Everything from the first line to the line containing "socket.default_value = value" is to be repeated exactly; nothing past it.

Records with modeling code
------------------------------------------------------------

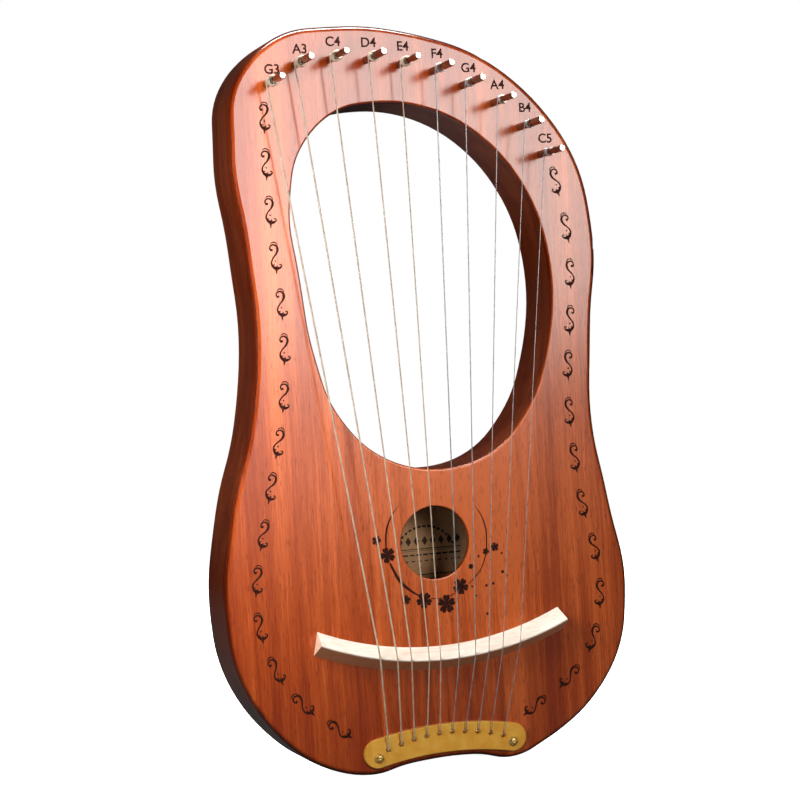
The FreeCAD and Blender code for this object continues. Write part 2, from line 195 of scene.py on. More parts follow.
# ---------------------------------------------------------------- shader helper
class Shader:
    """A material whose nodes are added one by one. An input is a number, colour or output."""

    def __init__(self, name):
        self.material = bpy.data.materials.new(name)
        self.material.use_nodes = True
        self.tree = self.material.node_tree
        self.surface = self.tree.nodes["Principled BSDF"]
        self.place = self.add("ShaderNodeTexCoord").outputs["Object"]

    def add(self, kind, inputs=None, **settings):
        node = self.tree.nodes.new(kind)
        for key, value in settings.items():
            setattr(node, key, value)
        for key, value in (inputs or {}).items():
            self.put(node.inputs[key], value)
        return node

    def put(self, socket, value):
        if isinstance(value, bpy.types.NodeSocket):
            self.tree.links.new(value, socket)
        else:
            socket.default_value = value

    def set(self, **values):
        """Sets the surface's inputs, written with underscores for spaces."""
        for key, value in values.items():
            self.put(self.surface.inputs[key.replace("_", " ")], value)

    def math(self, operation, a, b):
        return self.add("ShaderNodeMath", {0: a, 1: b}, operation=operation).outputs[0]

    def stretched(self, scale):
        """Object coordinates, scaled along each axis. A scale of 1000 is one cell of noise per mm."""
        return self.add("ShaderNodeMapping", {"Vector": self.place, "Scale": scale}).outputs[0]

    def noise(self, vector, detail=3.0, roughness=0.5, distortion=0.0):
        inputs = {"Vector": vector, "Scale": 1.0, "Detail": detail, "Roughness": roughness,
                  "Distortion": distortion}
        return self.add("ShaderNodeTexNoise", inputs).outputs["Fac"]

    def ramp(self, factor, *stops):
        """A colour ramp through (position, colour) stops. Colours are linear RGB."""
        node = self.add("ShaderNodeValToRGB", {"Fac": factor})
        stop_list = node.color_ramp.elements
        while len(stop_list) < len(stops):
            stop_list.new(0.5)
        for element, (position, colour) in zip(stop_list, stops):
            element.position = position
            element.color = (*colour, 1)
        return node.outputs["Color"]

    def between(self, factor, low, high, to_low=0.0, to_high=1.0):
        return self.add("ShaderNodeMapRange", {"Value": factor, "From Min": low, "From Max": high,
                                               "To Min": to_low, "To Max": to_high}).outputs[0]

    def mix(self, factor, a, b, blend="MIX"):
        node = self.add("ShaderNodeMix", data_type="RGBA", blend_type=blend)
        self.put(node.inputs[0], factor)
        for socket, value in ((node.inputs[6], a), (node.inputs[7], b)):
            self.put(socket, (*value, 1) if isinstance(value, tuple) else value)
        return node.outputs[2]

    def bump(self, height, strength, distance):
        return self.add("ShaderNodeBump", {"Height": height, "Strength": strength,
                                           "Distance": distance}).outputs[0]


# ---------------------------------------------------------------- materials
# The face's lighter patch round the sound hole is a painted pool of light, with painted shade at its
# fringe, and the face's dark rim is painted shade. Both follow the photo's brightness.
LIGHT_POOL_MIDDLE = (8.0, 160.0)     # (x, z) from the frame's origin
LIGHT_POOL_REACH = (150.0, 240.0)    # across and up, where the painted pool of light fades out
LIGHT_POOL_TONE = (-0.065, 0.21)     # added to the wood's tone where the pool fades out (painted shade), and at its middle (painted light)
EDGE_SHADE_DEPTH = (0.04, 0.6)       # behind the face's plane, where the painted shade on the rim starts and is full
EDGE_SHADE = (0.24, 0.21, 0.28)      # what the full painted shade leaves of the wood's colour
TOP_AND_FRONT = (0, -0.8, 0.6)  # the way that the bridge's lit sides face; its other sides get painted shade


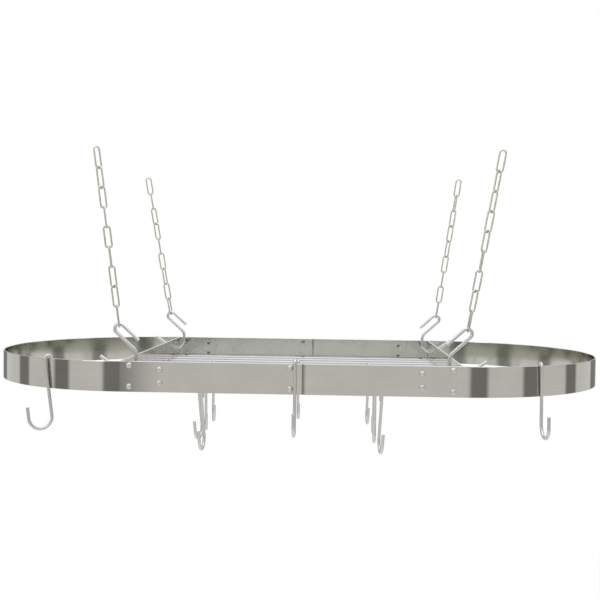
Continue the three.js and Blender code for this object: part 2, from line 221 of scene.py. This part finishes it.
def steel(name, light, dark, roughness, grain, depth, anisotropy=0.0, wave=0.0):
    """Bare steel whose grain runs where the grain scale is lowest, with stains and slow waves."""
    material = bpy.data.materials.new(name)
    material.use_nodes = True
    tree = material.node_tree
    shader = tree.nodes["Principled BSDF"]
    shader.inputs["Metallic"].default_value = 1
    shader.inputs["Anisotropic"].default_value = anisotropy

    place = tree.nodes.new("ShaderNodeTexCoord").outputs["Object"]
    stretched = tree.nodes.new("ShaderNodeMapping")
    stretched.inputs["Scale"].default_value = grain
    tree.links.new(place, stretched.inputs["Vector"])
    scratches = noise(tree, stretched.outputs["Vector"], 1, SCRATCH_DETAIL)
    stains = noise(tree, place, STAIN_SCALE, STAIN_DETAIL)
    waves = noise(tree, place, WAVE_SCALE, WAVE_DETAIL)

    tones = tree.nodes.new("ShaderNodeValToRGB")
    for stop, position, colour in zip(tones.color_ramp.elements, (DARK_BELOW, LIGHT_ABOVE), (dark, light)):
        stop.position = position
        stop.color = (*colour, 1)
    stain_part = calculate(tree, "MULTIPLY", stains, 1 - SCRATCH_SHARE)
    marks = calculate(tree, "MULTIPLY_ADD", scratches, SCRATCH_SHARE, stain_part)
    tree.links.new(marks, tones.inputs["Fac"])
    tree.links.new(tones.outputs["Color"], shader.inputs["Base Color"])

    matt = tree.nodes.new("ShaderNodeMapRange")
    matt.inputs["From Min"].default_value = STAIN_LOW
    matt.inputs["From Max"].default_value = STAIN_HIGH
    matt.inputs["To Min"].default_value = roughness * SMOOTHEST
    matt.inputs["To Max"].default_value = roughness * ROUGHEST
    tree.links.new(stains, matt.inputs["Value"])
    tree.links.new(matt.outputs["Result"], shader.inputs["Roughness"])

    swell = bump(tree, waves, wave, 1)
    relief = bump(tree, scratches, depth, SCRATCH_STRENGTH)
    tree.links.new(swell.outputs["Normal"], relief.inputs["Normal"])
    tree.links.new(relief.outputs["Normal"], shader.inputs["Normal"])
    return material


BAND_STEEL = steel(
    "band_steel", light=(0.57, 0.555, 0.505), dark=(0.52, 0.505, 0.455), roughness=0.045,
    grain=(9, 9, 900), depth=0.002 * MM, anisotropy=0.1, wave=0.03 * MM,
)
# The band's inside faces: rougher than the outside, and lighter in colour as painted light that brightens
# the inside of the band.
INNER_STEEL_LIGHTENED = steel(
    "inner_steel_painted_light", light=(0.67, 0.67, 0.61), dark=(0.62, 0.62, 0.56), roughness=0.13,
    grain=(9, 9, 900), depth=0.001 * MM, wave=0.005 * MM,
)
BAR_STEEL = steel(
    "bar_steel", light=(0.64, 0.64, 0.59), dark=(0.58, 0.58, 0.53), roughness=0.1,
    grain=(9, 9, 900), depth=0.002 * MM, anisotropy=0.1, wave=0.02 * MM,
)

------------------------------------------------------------

Answer to this problem:
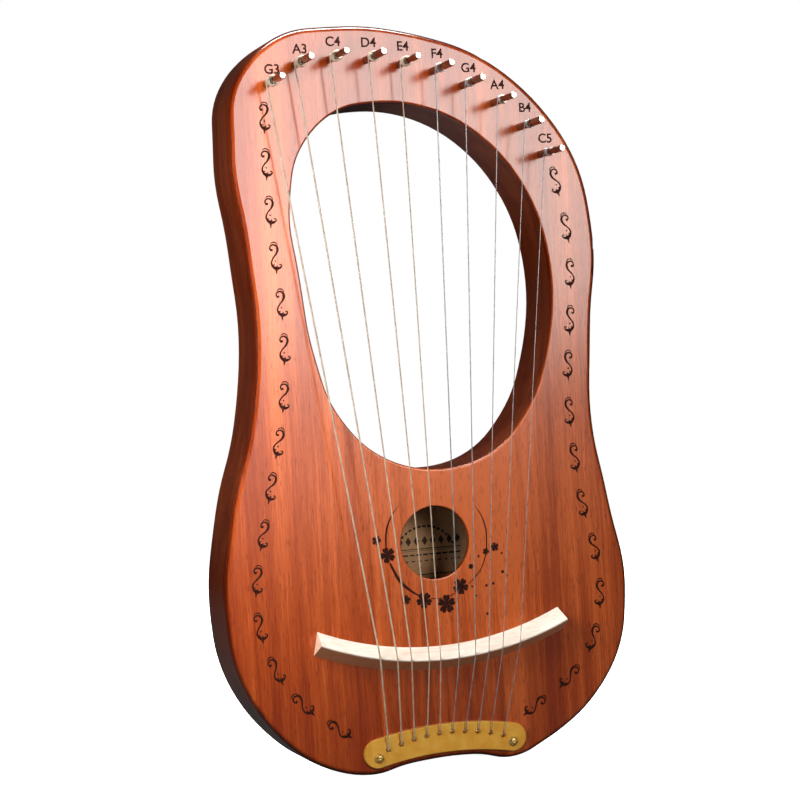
The FreeCAD and Blender code for this object continues. Write part 2, from line 195 of scene.py on. More parts follow.
# ---------------------------------------------------------------- shader helper
class Shader:
    """A material whose nodes are added one by one. An input is a number, colour or output."""

    def __init__(self, name):
        self.material = bpy.data.materials.new(name)
        self.material.use_nodes = True
        self.tree = self.material.node_tree
        self.surface = self.tree.nodes["Principled BSDF"]
        self.place = self.add("ShaderNodeTexCoord").outputs["Object"]

    def add(self, kind, inputs=None, **settings):
        node = self.tree.nodes.new(kind)
        for key, value in settings.items():
            setattr(node, key, value)
        for key, value in (inputs or {}).items():
            self.put(node.inputs[key], value)
        return node

    def put(self, socket, value):
        if isinstance(value, bpy.types.NodeSocket):
            self.tree.links.new(value, socket)
        else:
            socket.default_value = value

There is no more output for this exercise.